The Columbus Post
- Type: Weekly newspaper
- Owner: Alan W. Sorter
- Founder: Amos Lynch
- Founded: 1995
- Ceased publication: 2018
- Language: English
- Country: Columbus, Ohio

= The Columbus Post =

Newspaper in Columbus, Ohio

The Columbus Post was a weekly newspaper devoted to the African-American community in Columbus, Ohio. It published in print from 1995 to 2015, and then ceased online publication about three years later.

== History ==
The newspaper was founded in 1995 by Amos Lynch (1925–2015). Lynch was editor in chief of the Columbus edition of the Call and Post for 33 years prior to founding the Post.

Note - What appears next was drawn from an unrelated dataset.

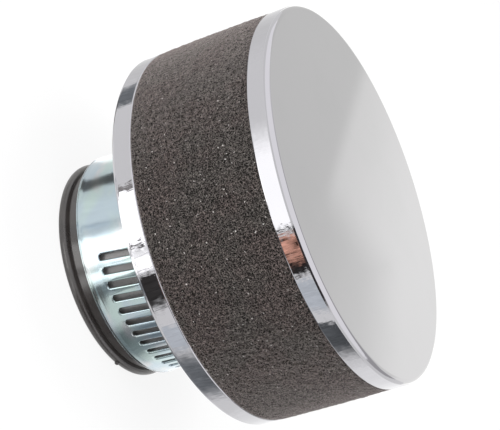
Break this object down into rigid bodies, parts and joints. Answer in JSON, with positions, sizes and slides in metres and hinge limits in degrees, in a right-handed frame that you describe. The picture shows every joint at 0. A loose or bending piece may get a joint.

He had also played a founding role in the Ohio Sentinel in 1949. He was inducted into the Ohio Civil Rights Hall of Fame in 2011. While editor of the Call & Post, Lynch was credited with bringing down longtime mayor M. E. Sensenbrenner, with the publication of photos depicting victims of police brutality the day before the 1971 election. In 2015, more than a decade after Lynch's retirement and a few months after his death, the Post transitioned to a digital-only product, delivered by email. Alan W. Sorter purchased the paper at some point and launched an online digital news platform in 2018.